A library for creating even partitions of ordered items.

Project description

codecov

Histoptimizer

Overview

Histoptimizer is a Python library and CLI that accepts a DataFrame or ordered list of item sizes, and produces a list of "divider locations" that partition the items as evenly as possible into a given number of buckets, minimizing the variance and standard deviation between the bucket sizes.

JIT compilation and GPU support through Numba provide great speed improvements on supported hardware, enabling problem sets of a million items or more.

Histoptimizer was built in order to divide the counties of the US precisely into intervals ordered by population density. That job was accomplished very early on, and no other uses have been discovered. It is unclear why development has continued to this point.

Usage

Histoptimizer provides two APIs and two command-line tools:

NumPY array partitioner

Several implementations of the partitioning algorithm can be called directly with a list or array of item sizes and a number of buckets. They return an array of divider locations (dividers come after the given item in 1-based indexing, or before the given item in 0-based indexing) and the variance of the given partition.

from histoptimizer import Histoptimizer

item_sizes = [1.0, 4.5, 6.3, 2.1, 8.4, 3.7, 8.6, 0.3, 5.2, 6.9, 1.2, 2.4, 9.8, 3.7]

# Get the optimal position of two dividers that partition the list above into 3 buckets.
(dividers, variance) = Histoptimizer.partition(item_sizes, 3)

print(f"Optimal Divider Locations: {dividers} Optimal solution variance: {variance:.4}")

Pandas Dataframe Partitioner

You can supply a Pandas DataFrame, the name of a size column, a list of bucket sizes, and a column prefix to get a version of the DataFrame with added columns where the value is the 1-based bucket number of the corresponding item partitioned into the number of buckets reflected in the column name.

from histoptimizer import histoptimize
import pandas as pd

books = pd.read_csv('books.csv', header=0)
divisions, column_names = histoptimize(books, "Pages", [3], "assistant_", Histoptimizer)
divisions
Title Pages assistant_3
0 The Algorithm Design Manual 748 1
1 Software Engineering at Google 599 1
2 Site Reliability Engineering 550 2
.. ... ... ...
14 Noise 464 3
15 Snow Crash 440 3

CLI

The CLI is a wrapper around the DataFrame functionality that can accept and produce either CSV or Pandas JSON files.
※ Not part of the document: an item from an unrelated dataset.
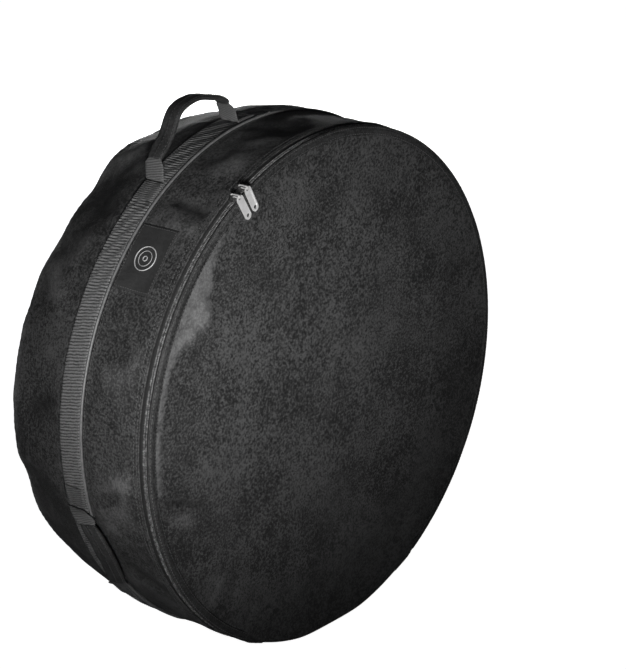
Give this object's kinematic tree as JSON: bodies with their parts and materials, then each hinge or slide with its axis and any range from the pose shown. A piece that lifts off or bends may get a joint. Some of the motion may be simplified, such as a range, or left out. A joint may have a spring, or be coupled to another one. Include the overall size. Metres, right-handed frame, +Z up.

Usage: histoptimizer [OPTIONS] FILE SIZE_COLUMN PARTITIONS

  Partition ordered items in a CSV into a given number of buckets,       
  evenly.

  Given a CSV or JSON Dataframe, a size column name, and a number of     
  buckets, Histoptimizer will add a column which gives the partition     
  number for each row that optimally divides the given items into the    
  buckets so as to minimize the variance from mean of the summed items   
  in each bucket.

  Additional features allow doing a list of bucket sizes in one go,      
  sorting items beforehand, and producing output with only relevant      
  columns.

  Example:

      > histoptimizer books.csv state_name population 10

      Output:

      state_name, population, partition_10     Wyoming, xxxxxx, 1        
      California, xxxxxxxx, 10

Options:
  -l, --limit INTEGER             Take the first {limit} records from    
                                  the input, rather than the whole       
                                  file.
  -a, --ascending, --asc / -d, --descending, --desc
                                  If a sort column is provided,
  --print-all, --all / --no-print-all, --brief
                                  Output all columns in input, or with   
                                  --brief, only output the ID, size,     
                                  and buckets columns.
  -c, --column-prefix TEXT        Partition column name prefix. The      
                                  number of buckets will be appended.    
                                  Defaults to partion_{number of
                                  buckets}.
  -s, --sort-key TEXT             Optionally sort records by this        
                                  column name before partitioning.       
  -i, --id-column TEXT            Optional ID column to print with       
                                  brief output.
  -p, --partitioner TEXT          Use the named partitioner
                                  implementation. Defaults to "numba".   
                                  If you have an NVidia GPU use "cuda"   
                                  for better performance
  -o, --output FILENAME           Send output to the given file.
                                  Defaults to stdout.
  -f, --output-format [csv|json]  Specify output format. Pandas JSON or  
                                  CSV. Defaults to CSV
  --help                          Show this message and exit.

Benchmarking CLI

The Benchmarking CLI can be used to produce comparative performance metrics for various implementations of the algorithm.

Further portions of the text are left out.